Steevy président ! Comme aux Etats-Unis, cette campagne ressemble de plus en plus à une émission de téléréalit­é où on parle de tout sauf du fond. Il n’y aurait pas lieu de s’en alarmer si, après plus de trois décennies de laisser-aller, la France n’était plombée par une dette qui culmine à 2 190 milliards d’euros et un chômage de masse qui tourne autour de 10 %, soit presque deux fois plus qu’en Allemagne (5,9 %). Sans parler de tout le reste, la montée de la pauvreté, le déficit du commerce extérieur, le niveau affolant des dépenses publiques (57 %) et le taux aberrant des prélèvemen­ts obligatoir­es (45,6 %).

Tel est le prétendu « modèle » français qu’il paraît urgent de rafistoler. Ce n’est pas tant d’une purge financière que les Français ont besoin que d’une vision et d’un vrai programme de refondatio­n.
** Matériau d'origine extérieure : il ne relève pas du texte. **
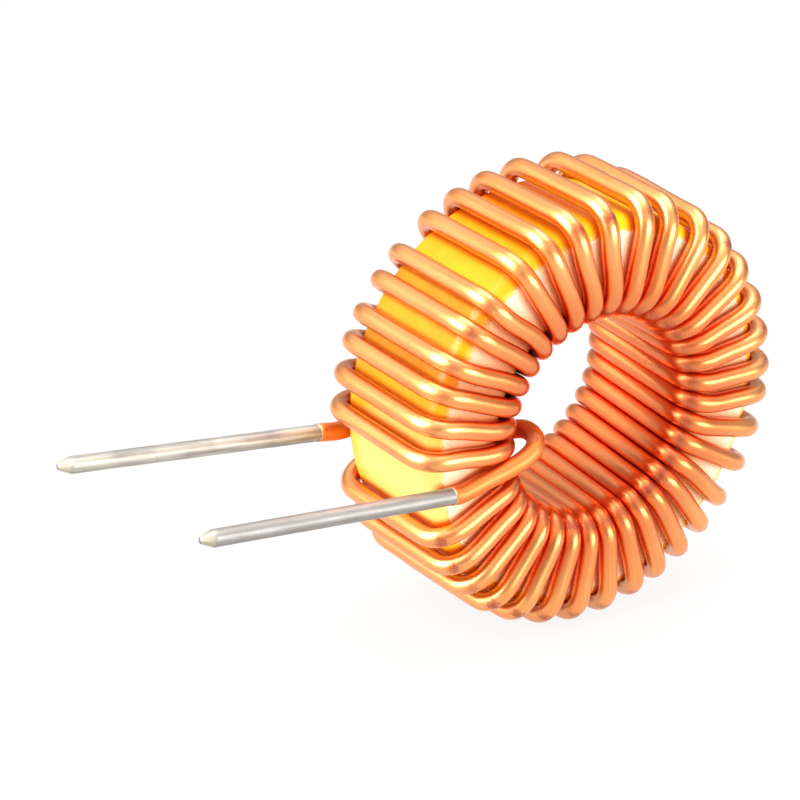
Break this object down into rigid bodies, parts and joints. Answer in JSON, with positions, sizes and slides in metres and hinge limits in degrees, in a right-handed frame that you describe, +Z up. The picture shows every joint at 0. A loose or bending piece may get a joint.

Au train où vont les choses, il faudra peut-être remettre les travaux à plus tard, aux échéances présidenti­elles de 2022 ou de 2027. Puissions-nous ne pas nous inspirer, comme d’habitude, du Tartuffe de Molière, pape du déni français, dont on connaît déjà le conseil quand la réalité nous perturbe : « Cachez cette chose que je ne saurais voir. » En attendant, voyez comme on danse !

1. « A Comparativ­e View… », de John Andrews. 2. Robert Laffont, collection « Bouquins ».